Los amplios espacios, cuando contrastan con la pequeñez de las figuras, remiten a la inmensidad del universo, lo sabían muy bien los surrealistas; Ives Tanguy, Giorgio de Chirico, Salvador Dalí… concebían el paisaje como un escenario simbólico en el que desarrollaban escenas oníricas. Ya Brueghel el viejo, y también el Bosco, habían reducido la figura humana a límites que expresaban su insignificancia ante la inmensidad, ante aquella infinitud que supera nuestra capacidad de controlar el medio donde nos desenvolvemos. Y este tipo de paisaje, aunque pueda estar pleno de elementos naturales o arquitectónicos, es ante todo mental.
En la obra de Roberto Daniel González Fernández (1972) asistimos también a un paisaje interior, más allá de que todos los elementos del mismo se acerquen, por su rigor técnico, a un tipo de representación muy realista. La asociación con el surrealismo no se produce aquí por la deformación de los elementos que pinta sino por la distorsión de las proporciones. El muro del malecón se torna más largo que la Gran Muralla de China, la lógica se traiciona intencionalmente para subordinarse al discurso, la gravitación se tergiversa en pos de lo onírico. Al final se trata de aquellos sueños vívidos que a menudo nos llenan de melancolía, en los que el espacio circundante puede ser aterrador y lleno de belleza al mismo tiempo.
Destaca en su obra el tratamiento de la luz y las atmósferas. En algunos cuadros la representación tiene algo de cinematográfica; un paisaje de La Habana, con su célebre Capitolio, parece, por la oscuridad en los bordes del lienzo, un fotograma de 35 mm. proyectado con poca luz. En otras obras la insigne palma real aparece bajo el agua; aprovechando ese temor natural de la condición isleña, el artista parece estar aludiendo al hundimiento, a la desaparición, y si a la palma la atraviesa una luna menguante, se afianza esta idea de construir la imagen irreal con elementos totalmente reales.
Un Malecón laberíntico y desmembrado, bosques encantados para perderse en ellos, ciudades sumergidas, construyen aquí un discurso sobre su realidad social en el que lo surrealista queda como pretexto.

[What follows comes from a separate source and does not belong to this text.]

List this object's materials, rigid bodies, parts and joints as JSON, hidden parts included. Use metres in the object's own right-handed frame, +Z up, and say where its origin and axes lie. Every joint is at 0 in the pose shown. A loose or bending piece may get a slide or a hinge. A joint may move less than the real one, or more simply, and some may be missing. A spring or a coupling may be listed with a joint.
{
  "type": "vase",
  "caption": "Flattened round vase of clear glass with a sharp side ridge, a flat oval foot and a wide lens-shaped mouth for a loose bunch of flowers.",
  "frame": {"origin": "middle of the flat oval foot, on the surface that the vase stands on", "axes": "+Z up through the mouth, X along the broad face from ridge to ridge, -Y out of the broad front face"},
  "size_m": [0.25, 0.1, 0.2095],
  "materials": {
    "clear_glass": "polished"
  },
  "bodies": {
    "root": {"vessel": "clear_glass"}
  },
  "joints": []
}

La basura desbordada en la que se internan las liliputienses figuras humanas está muy lejos de una bucólica ensoñación, Roberto pinta pesadillas visibles en el paisaje de su cotidianeidad, y los elementos que ve los filtra a través de una introspección que nos remite a la soledad, a la nulidad del ser humano aislado.

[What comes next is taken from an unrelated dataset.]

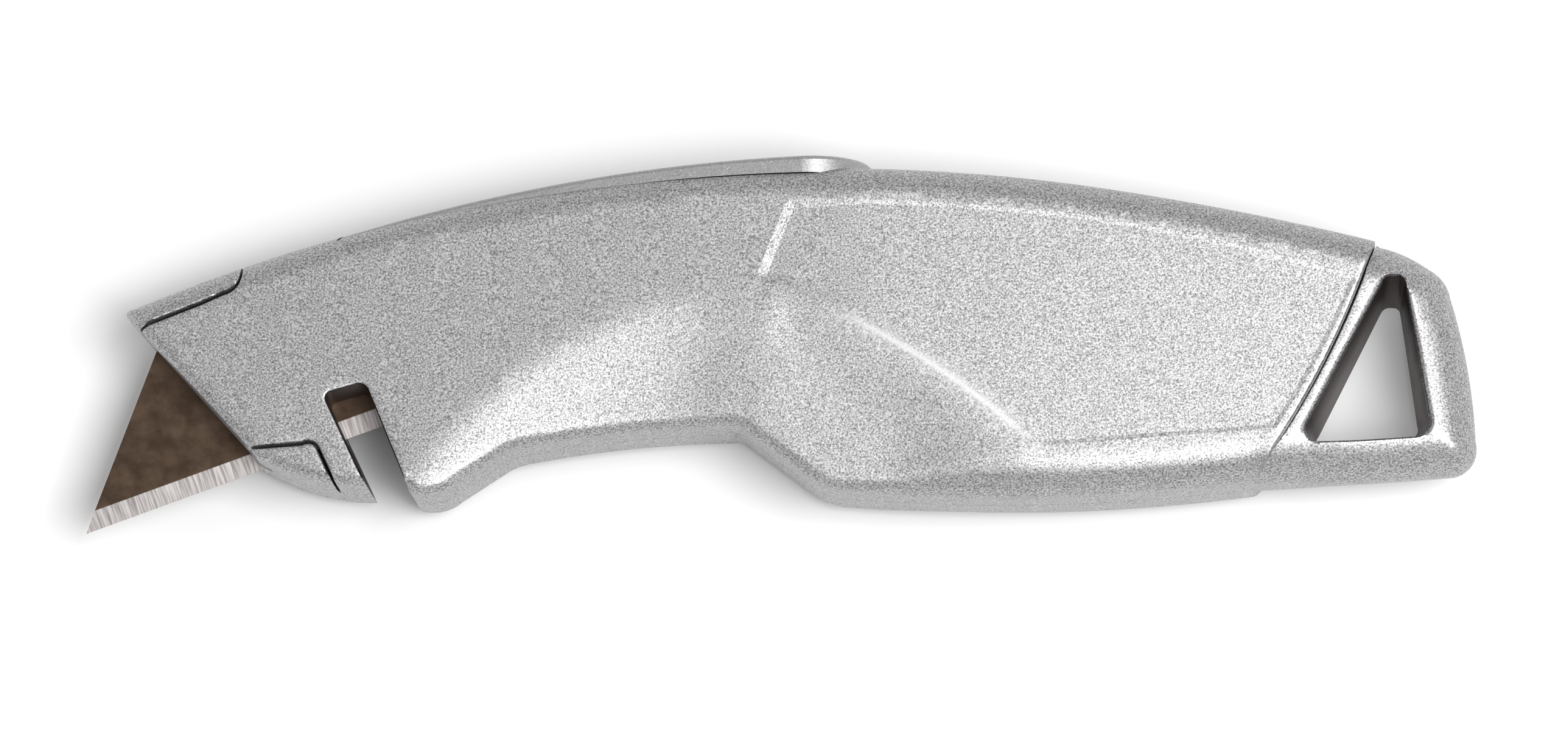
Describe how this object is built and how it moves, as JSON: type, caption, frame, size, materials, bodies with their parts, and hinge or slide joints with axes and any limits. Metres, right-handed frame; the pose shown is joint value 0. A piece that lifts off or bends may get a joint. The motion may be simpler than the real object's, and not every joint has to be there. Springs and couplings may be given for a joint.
{
  "type": "utility knife",
  "caption": "Banana-shaped cast utility knife with a squeeze lever along the spine, a swinging trapezoid blade, a cord notch and a pull-out tail magazine.",
  "frame": {"origin": "middle of the object's bounding box, on the surface it lies on (right side down)", "axes": "+X from the blade tip to the tail loop, +Y from the belly to the spine, +Z from the right side to the left side"},
  "size_m": [0.1702, 0.0446, 0.019],
  "materials": {
    "cast_body": "fine sparkling flake, satin",
    "cast_lever": "fine sparkling flake, satin",
    "cast_tail": "fine sparkling flake, satin",
    "carriage_metal": "dark oxide",
    "magnet": "dull ferrite",
    "bright_steel": "turned",
    "spring_steel": "oiled",
    "blade_steel": "dark oiled flat with a bright ground bevel",
    "lock_metal": "satin",
    "screw_steel": "black zinc"
  },
  "bodies": {
    "housing": {"left_shell": "cast_body", "right_shell": "cast_body", "lever_pivot_pins": "bright_steel", "spring_post": "bright_steel", "return_spring": "spring_steel", "lock_spring": "spring_steel", "magazine_detent": "spring_steel", "case_screws": "screw_steel", "alignment_pins": "bright_steel"},
    "lever": {"squeeze_lever": "cast_lever"},
    "carriage": {"blade_carriage": "carriage_metal", "carriage_magnet": "magnet", "drive_pin": "bright_steel", "blade_clip": "spring_steel", "blade": "blade_steel"},
    "magazine": {"tail_magazine": "cast_tail", "magazine_spring": "spring_steel", "spare_blade_1": "blade_steel", "spare_blade_2": "blade_steel", "spare_blade_3": "blade_steel", "spare_blade_4": "blade_steel"},
    "lock": {"lock_button": "lock_metal"}
  },
  "joints": [
    {"name": "lever_squeeze", "type": "hinge", "parent": "housing", "child": "lever", "pos_m": [-0.05, 0.0095, 0.0095], "axis": [0, 0, 1], "range_deg": [0, 14]},
    {"name": "carriage_swing", "type": "hinge", "parent": "housing", "child": "carriage", "pos_m": [0.004, -0.2015, 0.0095], "axis": [0, 0, -1], "range_deg": [0, 8], "deforming": ["return_spring"]},
    {"name": "magazine_draw", "type": "slide", "parent": "housing", "child": "magazine", "axis": [0.9986, 0.0523, 0], "range_m": [0, 0.056]},
    {"name": "lock_slide", "type": "slide", "parent": "housing", "child": "lock", "axis": [1, 0, 0], "range_m": [0, 0.0028]}
  ],
  "couplings": [
    {"joint": "carriage_swing", "follows": "lever_squeeze", "ratio": 0.57143}
  ]
}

La palma inundada, azotada por la tempestad, posee un dramatismo simbólico en cuadros como Hay cosas profundas que se ven en la superficie. El título nos induce a los pensamientos que condicionaron esta imagen, escena de incertidumbre y peligro, en la que la protagonista parece identificar la resistencia, la firmeza ante las embestidas… ¿del tiempo? La entereza es aquí lo que más se destaca, y puede ser sinónimo de integridad, de incorruptibilidad ante cualquier dificultad o peligro, no necesariamente ante los embates del viento.
A menudo se representa a sí mismo como personaje central de sus historias, esta implicación personal le da a la obra un carácter autobiográfico, y todo lo que sea autobiográfico el espectador lo toma como real, sucede con Fanny y Alexander, la última película de Bergman, que muchos la ven como un autorretrato aunque Oscar sea un personaje de ficción. También sucede con La infancia de Iván, que tampoco es fiel a la niñez de Tarkovski (su director), pero basta que hayan algunos elementos autobiográficos en una obra para tomarla como documental, como secreto guardado detrás de la fantasía, es una especie de realismo de lo irreal. El autorretrato que realiza el autor dentro de muchos de sus cuadros aporta veracidad a estos paisajes fantásticos, que son ilusorios y al mismo tiempo se componen de elementos de una contundencia y un peso marcadamente realistas y no sólo en el sentido físico. Así, lo que Milan Kundera define como levedad, se combina con su concepto contrario: el peso, y el resultado llega a ser un contraste de emociones flotante y dinámico.
Disfrutamos estos paisajes sumergiéndonos en sus aguas, nadando como peces en un mundo de silencio y reflexiones, escuchamos el sonido burbujeante del viento bajo el agua, nos diluimos en imágenes que reconocemos, que forman parte de nuestra vida, como la palma, como la ciudad en que crecimos…así soñamos en estos cuadros, así nos deleitamos con la certera pincelada de Roberto Gonzáles.